The TIPS yield axis is inverted.
In November 2022 I wrote:
Gold is in a transition phase. In the past nine months two key developments—war and inflation—have made gold trade much stronger than how it was priced from 2006 through 2021. Both developments are likely to stick around in the coming years and will prove a tailwind for gold.
Since November 2022, the TIPS yield has slightly trended down, while the gold price has been firmly going up! Gold is still sensitive to the TIPS yield, but the gap in the chart between real rates and gold is widening.
In a scatter plot the change in the correlation can be recognized by the dots walking out of a diagonal cloud. When dots form a new diagonal cloud, the correlation strengthens.
Based on the old model, gold should be trading around $1,000, yet a fine troy ounce in the wholesale market is being exchanged for $1,900 at the time of writing. That’s a massive gap, which I don’t expect to subside.

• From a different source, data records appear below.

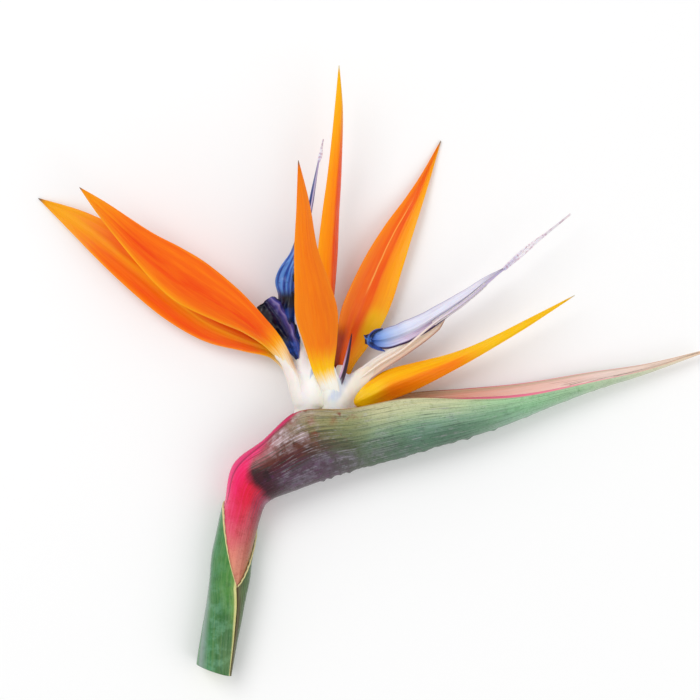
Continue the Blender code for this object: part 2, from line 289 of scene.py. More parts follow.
def stem_place(u, v):
    """v runs out over the cut to its rim, then along the stem, and last over the hidden end."""
    fill = share_of(v, 0, CUT_SHARE)
    t = share_of(v, CUT_SHARE, 1 - END_SHARE)
    closing = share_of(v, 1, 1 - END_SHARE)
    angle = 2 * np.pi * u
    course = smooth(stem_route, t)
    right, up = axes_at(stem_route, t)
    radius = course[:, 3] * fill * closing
    aside, above = radius * np.sin(angle), radius * np.cos(angle)
    slant = aside * np.sin(np.radians(CUT_SLANT)) * share_of(t, SLANT_REACH, 0)
    # the fibres stand a little proud of the flesh, which dries back from the cut
    slant = slant + FIBRES_PROUD * (1 - fill**2) * (t == 0)
    slant = slant + CUT_ROUGH * ripple(above * 2, aside * 2, seed=5)
    points = course[:, :3] + right * aside[:, None] + up * above[:, None]
    return points - heading(stem_route, t) * slant[:, None], {"along": t, "cut": fill}


stem = sheet("stem", stem_flesh, across=64, lengthwise=120, place=stem_place)
settle(stem, "stem")

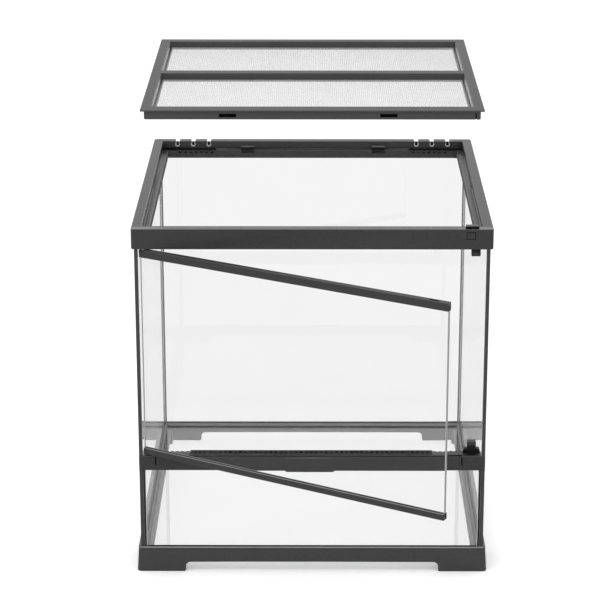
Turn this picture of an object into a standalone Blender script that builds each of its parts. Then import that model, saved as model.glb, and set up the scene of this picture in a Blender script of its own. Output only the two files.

Why the TIPS Model Had to Change
In my view, the tight correlation had to change some day as it didn’t make a lot of sense to begin with. Consider the following: in the TIPS model, gold is trading as a hedge on US government bonds—the backbone of the international monetary system. Every year, though, the total value of US government bonds grows much faster than the total value of the above ground stock of gold. The US fiscal deficit (the growth in value of bonds outstanding) in 2022 was $1.38 trillion dollars, while the value of newly mined gold was $200 billion. The tight correlation has an asymmetry in it.